• _What you have to do_
The material below holds a span beginning at the line with "the hinge boss" and ending at the line with "obj.matrix_world = world". Quote that span exactly, both ends included, and only that span.

*** Data lines ***

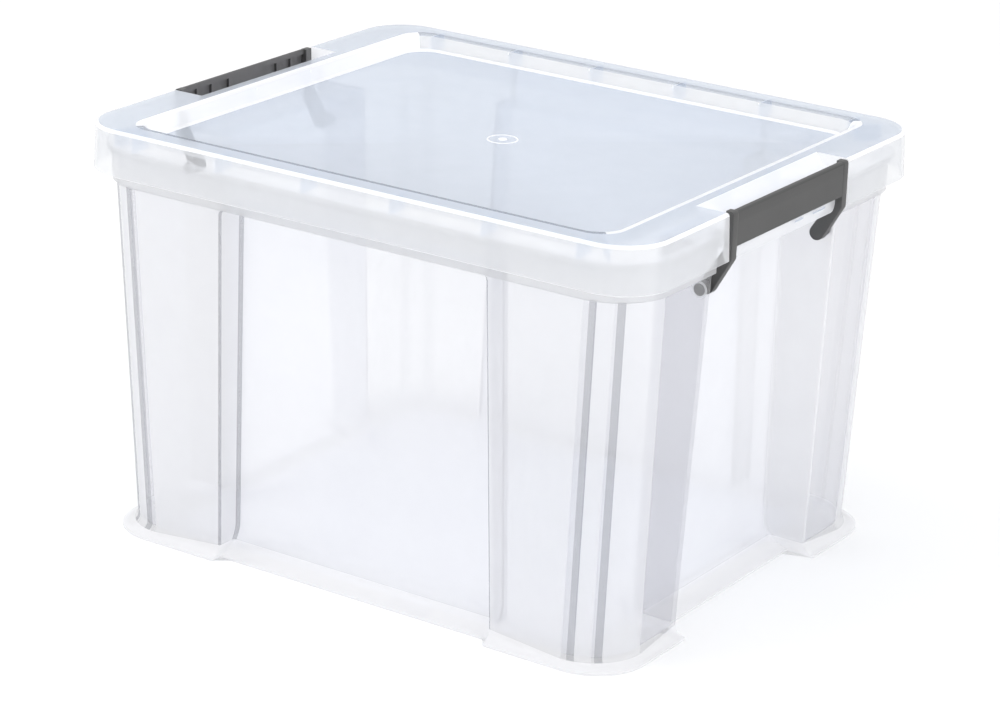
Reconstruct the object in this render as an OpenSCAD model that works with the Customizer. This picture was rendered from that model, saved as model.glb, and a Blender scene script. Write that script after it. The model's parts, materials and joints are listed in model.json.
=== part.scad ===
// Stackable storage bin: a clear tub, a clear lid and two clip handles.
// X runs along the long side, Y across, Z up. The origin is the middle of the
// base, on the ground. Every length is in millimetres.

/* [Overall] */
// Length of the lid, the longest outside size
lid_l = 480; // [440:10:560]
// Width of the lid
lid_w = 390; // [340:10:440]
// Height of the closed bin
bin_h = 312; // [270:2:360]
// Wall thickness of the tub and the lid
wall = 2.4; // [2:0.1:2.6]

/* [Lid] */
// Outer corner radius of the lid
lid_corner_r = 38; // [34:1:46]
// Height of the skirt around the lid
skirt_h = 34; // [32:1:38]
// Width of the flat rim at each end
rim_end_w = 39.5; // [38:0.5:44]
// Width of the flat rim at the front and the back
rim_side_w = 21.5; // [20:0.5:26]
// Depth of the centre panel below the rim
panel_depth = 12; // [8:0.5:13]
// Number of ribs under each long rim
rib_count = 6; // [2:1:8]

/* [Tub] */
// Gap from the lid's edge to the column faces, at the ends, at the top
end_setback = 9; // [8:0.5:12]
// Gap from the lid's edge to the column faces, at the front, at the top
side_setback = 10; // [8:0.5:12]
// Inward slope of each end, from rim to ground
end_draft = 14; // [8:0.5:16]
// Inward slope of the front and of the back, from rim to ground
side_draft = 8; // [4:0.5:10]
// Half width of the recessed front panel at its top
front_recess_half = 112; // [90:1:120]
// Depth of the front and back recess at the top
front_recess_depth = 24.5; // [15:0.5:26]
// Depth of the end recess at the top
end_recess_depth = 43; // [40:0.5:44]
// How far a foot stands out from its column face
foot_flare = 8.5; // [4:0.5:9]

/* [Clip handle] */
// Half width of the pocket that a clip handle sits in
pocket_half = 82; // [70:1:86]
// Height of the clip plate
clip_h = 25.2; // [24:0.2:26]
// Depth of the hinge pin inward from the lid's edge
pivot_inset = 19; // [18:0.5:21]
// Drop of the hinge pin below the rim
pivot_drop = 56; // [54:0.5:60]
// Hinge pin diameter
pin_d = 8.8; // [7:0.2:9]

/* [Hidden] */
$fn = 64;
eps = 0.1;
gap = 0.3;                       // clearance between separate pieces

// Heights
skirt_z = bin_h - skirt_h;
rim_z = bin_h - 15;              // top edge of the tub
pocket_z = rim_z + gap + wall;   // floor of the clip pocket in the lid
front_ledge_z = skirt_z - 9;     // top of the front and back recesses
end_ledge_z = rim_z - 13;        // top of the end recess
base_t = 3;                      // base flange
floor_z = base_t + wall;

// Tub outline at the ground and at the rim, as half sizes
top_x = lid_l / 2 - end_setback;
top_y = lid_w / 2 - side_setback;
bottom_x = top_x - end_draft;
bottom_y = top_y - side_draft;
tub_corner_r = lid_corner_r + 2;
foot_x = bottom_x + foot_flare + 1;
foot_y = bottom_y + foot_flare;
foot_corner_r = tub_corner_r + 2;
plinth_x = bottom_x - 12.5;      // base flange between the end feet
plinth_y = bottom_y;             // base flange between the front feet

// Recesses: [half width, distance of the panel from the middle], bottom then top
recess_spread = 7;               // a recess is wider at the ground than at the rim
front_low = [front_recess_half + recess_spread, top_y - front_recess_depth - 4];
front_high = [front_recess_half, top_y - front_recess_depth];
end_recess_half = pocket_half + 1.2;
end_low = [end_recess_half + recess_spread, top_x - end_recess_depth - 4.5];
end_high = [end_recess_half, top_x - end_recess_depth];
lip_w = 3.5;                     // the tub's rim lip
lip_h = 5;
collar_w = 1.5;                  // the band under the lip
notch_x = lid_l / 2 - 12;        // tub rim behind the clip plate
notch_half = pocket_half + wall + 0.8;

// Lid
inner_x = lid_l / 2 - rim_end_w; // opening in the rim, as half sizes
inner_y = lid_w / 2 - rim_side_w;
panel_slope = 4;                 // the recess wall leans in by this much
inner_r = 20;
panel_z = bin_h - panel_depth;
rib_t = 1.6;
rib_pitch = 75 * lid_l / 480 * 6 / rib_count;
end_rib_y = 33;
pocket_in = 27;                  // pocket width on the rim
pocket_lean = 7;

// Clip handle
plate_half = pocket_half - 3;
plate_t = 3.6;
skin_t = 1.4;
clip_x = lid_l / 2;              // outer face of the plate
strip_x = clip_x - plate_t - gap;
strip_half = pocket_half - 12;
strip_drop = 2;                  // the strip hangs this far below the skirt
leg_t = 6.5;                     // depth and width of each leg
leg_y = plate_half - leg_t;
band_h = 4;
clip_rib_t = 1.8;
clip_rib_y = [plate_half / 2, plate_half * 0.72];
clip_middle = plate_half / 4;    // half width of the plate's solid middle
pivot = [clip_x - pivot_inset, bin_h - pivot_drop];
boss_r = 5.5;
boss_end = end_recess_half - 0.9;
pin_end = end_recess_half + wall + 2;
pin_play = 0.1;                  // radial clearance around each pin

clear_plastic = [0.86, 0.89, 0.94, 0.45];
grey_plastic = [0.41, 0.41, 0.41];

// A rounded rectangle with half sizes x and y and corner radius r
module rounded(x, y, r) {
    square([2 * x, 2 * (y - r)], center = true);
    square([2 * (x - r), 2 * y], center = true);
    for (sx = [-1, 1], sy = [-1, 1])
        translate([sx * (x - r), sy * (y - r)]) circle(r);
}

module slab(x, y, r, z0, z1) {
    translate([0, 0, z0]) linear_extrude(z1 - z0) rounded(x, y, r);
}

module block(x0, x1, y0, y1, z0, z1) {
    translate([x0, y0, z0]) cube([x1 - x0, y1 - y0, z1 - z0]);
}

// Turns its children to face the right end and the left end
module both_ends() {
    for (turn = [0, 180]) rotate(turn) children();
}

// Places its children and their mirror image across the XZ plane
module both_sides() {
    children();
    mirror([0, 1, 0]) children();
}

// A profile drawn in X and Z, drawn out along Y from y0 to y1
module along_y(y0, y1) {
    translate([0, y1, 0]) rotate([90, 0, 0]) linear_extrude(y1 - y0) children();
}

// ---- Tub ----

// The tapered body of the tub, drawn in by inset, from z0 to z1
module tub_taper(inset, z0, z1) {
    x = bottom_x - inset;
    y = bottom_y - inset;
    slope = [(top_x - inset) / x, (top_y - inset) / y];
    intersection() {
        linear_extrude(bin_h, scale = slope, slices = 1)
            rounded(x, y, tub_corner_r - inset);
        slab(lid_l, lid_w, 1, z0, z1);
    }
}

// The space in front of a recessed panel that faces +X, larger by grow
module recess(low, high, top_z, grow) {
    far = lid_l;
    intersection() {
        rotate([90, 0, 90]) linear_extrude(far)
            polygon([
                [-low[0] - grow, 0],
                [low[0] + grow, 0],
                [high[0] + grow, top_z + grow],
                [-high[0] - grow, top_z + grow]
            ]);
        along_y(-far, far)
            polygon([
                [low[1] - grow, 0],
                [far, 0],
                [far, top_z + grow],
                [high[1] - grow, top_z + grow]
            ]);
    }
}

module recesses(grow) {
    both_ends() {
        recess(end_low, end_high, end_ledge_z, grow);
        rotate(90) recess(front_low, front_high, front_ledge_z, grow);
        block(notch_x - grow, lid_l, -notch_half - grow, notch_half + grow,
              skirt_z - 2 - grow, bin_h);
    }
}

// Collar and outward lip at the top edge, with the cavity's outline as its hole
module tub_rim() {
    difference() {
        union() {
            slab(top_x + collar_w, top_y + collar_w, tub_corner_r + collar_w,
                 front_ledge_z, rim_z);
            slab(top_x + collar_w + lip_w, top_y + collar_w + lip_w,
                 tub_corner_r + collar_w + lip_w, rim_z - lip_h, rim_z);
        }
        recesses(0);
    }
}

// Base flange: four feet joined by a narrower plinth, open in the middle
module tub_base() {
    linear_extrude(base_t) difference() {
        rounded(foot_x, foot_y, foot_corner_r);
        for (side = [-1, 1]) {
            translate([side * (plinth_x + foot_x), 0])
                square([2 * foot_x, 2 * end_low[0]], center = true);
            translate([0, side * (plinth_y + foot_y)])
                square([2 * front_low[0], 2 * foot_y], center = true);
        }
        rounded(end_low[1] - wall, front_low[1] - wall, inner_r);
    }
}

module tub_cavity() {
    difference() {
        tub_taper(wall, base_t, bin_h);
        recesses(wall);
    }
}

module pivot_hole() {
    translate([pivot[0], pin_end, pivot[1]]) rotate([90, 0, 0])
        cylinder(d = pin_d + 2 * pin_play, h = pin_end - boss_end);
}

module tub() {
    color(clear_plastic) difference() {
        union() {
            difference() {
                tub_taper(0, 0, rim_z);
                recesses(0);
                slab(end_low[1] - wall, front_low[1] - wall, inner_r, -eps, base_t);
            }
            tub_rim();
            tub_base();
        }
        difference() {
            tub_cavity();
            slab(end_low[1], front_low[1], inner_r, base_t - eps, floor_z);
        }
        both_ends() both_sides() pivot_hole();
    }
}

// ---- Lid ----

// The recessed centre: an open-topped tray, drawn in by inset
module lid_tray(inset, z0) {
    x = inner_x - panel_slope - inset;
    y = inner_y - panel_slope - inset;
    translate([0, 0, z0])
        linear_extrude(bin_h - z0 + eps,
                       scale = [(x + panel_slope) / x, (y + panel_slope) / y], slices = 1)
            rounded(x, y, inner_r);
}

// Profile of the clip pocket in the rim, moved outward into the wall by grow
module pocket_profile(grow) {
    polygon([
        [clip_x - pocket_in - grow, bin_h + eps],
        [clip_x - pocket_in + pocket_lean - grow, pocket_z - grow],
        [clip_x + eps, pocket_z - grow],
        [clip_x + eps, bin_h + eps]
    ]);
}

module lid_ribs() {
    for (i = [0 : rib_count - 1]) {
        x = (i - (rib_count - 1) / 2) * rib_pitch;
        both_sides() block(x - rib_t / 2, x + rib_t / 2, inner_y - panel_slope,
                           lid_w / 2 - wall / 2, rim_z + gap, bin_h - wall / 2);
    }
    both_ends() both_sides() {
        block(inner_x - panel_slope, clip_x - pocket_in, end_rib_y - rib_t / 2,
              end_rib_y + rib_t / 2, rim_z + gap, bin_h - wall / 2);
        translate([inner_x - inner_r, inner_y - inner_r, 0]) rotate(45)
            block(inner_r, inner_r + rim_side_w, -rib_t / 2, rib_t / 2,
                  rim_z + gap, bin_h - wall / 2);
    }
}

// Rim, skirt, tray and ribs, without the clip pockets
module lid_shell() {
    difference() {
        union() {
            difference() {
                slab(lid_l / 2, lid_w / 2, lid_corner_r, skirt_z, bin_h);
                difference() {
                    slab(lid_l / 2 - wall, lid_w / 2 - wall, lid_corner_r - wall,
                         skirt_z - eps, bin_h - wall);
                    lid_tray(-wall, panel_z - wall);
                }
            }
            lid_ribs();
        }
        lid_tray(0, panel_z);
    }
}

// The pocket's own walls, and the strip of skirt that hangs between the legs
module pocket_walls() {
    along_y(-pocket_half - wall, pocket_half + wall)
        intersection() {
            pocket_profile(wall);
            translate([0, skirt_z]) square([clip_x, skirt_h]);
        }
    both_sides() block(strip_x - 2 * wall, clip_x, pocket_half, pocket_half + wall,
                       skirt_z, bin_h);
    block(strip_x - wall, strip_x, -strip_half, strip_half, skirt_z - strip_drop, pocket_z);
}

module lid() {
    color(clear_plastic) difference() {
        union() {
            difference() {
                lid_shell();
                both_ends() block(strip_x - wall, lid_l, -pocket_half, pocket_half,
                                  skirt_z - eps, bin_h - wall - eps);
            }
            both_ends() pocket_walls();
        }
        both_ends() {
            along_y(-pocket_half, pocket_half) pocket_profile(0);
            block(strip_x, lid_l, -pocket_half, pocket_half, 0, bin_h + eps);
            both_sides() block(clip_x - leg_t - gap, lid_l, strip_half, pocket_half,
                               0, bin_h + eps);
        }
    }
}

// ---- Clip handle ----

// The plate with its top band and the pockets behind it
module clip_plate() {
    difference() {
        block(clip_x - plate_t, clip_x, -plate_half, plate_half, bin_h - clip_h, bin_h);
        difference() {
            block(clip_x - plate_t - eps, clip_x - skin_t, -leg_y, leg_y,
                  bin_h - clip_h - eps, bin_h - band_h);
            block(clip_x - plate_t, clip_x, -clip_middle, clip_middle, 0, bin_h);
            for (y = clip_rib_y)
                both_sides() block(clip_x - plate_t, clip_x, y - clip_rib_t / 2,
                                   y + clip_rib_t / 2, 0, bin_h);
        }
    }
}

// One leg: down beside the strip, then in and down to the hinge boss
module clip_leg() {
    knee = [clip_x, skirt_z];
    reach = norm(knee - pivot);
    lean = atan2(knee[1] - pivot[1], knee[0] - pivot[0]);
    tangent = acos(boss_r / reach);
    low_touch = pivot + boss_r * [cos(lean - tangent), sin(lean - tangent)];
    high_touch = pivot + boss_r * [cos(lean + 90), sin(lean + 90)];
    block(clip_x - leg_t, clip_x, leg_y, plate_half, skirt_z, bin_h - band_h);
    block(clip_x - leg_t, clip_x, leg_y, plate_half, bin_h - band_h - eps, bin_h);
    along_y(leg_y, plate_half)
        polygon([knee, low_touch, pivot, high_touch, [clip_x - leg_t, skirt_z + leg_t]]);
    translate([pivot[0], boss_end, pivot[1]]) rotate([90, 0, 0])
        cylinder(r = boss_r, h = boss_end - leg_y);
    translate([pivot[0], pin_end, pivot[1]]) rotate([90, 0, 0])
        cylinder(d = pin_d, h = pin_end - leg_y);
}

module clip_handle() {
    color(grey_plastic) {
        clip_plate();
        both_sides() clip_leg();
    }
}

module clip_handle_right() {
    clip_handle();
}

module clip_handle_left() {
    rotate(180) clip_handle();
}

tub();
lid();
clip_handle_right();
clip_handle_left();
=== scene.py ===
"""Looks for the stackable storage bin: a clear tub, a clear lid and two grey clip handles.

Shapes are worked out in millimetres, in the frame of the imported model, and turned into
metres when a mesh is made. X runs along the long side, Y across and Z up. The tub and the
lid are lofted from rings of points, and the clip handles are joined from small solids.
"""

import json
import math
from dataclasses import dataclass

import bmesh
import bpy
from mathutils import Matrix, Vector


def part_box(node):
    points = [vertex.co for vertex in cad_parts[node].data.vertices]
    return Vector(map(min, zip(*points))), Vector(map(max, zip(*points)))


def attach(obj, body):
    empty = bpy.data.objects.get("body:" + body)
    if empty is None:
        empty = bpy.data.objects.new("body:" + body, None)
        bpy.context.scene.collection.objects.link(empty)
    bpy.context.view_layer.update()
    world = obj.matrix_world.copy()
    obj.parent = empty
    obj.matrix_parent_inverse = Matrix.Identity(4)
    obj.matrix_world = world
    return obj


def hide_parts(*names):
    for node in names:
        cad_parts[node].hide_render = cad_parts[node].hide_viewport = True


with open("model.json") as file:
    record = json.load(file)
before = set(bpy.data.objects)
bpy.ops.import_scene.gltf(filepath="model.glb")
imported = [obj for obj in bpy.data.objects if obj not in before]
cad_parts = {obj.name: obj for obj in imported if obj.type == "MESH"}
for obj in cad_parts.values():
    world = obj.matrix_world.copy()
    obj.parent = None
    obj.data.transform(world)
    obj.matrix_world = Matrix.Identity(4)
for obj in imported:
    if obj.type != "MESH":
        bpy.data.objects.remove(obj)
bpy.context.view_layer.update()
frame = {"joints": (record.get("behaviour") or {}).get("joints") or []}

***

• _The answer_
// One leg: down beside the strip, then in and down to the hinge boss
module clip_leg() {
    knee = [clip_x, skirt_z];
    reach = norm(knee - pivot);
    lean = atan2(knee[1] - pivot[1], knee[0] - pivot[0]);
    tangent = acos(boss_r / reach);
    low_touch = pivot + boss_r * [cos(lean - tangent), sin(lean - tangent)];
    high_touch = pivot + boss_r * [cos(lean + 90), sin(lean + 90)];
    block(clip_x - leg_t, clip_x, leg_y, plate_half, skirt_z, bin_h - band_h);
    block(clip_x - leg_t, clip_x, leg_y, plate_half, bin_h - band_h - eps, bin_h);
    along_y(leg_y, plate_half)
        polygon([knee, low_touch, pivot, high_touch, [clip_x - leg_t, skirt_z + leg_t]]);
    translate([pivot[0], boss_end, pivot[1]]) rotate([90, 0, 0])
        cylinder(r = boss_r, h = boss_end - leg_y);
    translate([pivot[0], pin_end, pivot[1]]) rotate([90, 0, 0])
        cylinder(d = pin_d, h = pin_end - leg_y);
}

module clip_handle() {
    color(grey_plastic) {
        clip_plate();
        both_sides() clip_leg();
    }
}

module clip_handle_right() {
    clip_handle();
}

module clip_handle_left() {
    rotate(180) clip_handle();
}

tub();
lid();
clip_handle_right();
clip_handle_left();
=== scene.py ===
"""Looks for the stackable storage bin: a clear tub, a clear lid and two grey clip handles.

Shapes are worked out in millimetres, in the frame of the imported model, and turned into
metres when a mesh is made. X runs along the long side, Y across and Z up. The tub and the
lid are lofted from rings of points, and the clip handles are joined from small solids.
"""

import json
import math
from dataclasses import dataclass

import bmesh
import bpy
from mathutils import Matrix, Vector


def part_box(node):
    points = [vertex.co for vertex in cad_parts[node].data.vertices]
    return Vector(map(min, zip(*points))), Vector(map(max, zip(*points)))


def attach(obj, body):
    empty = bpy.data.objects.get("body:" + body)
    if empty is None:
        empty = bpy.data.objects.new("body:" + body, None)
        bpy.context.scene.collection.objects.link(empty)
    bpy.context.view_layer.update()
    world = obj.matrix_world.copy()
    obj.parent = empty
    obj.matrix_parent_inverse = Matrix.Identity(4)
    obj.matrix_world = world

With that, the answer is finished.